Cróton: em floração |
Os girassóis da paixão de Van Gogh |
Os incas já
conheciam as propriedades dos Girassóis: mascavam as sementes, extraíam óleo e admiravam sua reverência ao astro-rei: as flores movimentam-se de acordo com a luz solar, por isso são ditas heliotrópicas, vivem
pelo astro que os guia, tal qual os planetas de nosso sistema o gravitam, em deferência.
Thomas, meu neto de cinco anos que nasceu e mora em um lugar onde se estimula o
gosto por plantas, flores e natureza – Londres é 40% área verde! -, ganhou em
uma festa sementes de Girassol e aqui as plantou em um vaso. No começo, cuidados
extremos, muita água todos os dias, tarefa da qual me encarrego e aproveito para
fotografar, enviando ao pequeno jardineiro londrino imagens de seus ‘bebês’,
crescendo a cada dia.
O título deste
artigo se deve a ele ser o único sobre plantas que escrevi; nele, de carona, vai uma homenagem
ao compositor Geraldo Vandré, a quem conheci em 1989. Termino evocando o lindo coral Jesu bleibet
meine Freude (Jesus, minha eterna alegria) da Cantata 147, composta por Bach
sobre melodia de Johann Schop. Música que inspirou o Rancho das Flores (1961)

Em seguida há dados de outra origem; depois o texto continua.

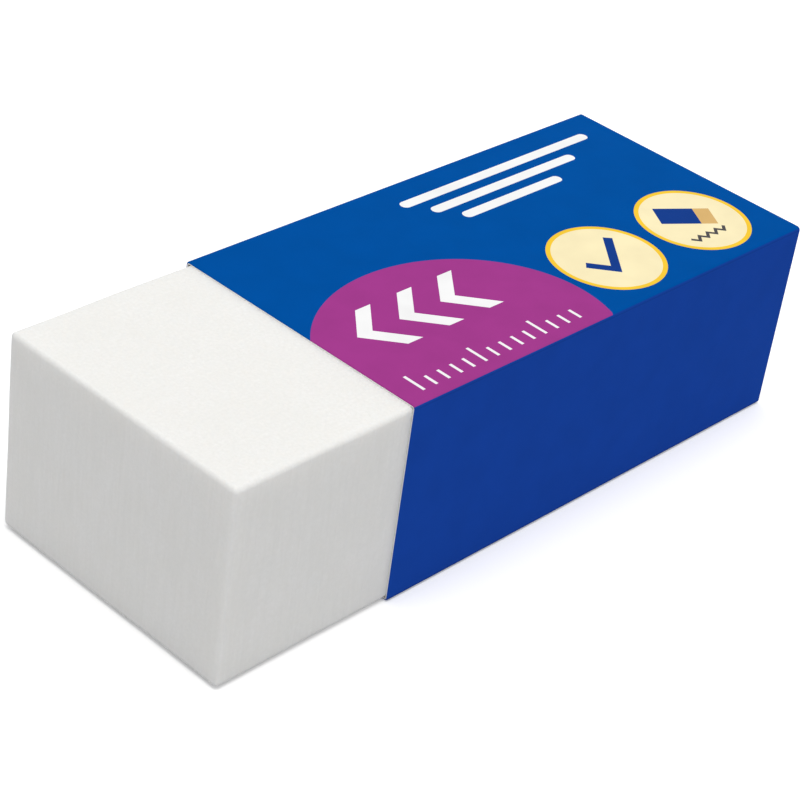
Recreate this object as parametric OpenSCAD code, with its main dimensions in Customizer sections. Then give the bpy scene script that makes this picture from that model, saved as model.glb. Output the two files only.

do Vinicius de Morais, cantada ora em compasso ternário composto, como em Bach
(9/8), ora em um quaternário meio forçado, fazendo-a espécie de marcha-rancho. Uma ode às
flores que dão vida a nossas vidas: “Olhem bem para a Rosa, não há mais
formosa/ é a flor dos amantes, é a rosa-mulher/ que em perfume e nobreza vem
antes do cravo/ e do lírio e da hortênsia/ e da dália e do bom crisântemo/ e
até mesmo do puro e gentil mal-me-quer”. “Satisfeita da vida/ vem a Margarida
dos que têm paixão/ e agora é a vez da Papoula vermelha/ que dá tanto mel pras
abelhas/ e alegra este mundo tão triste/ com a cor que é a do meu coração”. E
assim passeia o ‘Poetinha’, desfilando seu rosário de pétalas, cada uma com
suas virtudes. (Ouça abaixo, o Rancho das Flores)
[O leitor deve ter percebido que escrevi os nomes
das plantas com iniciais maiúsculas. Como pessoas, com elas se conversa, mas não
carece de coisa falada, bastam coração e pensamento].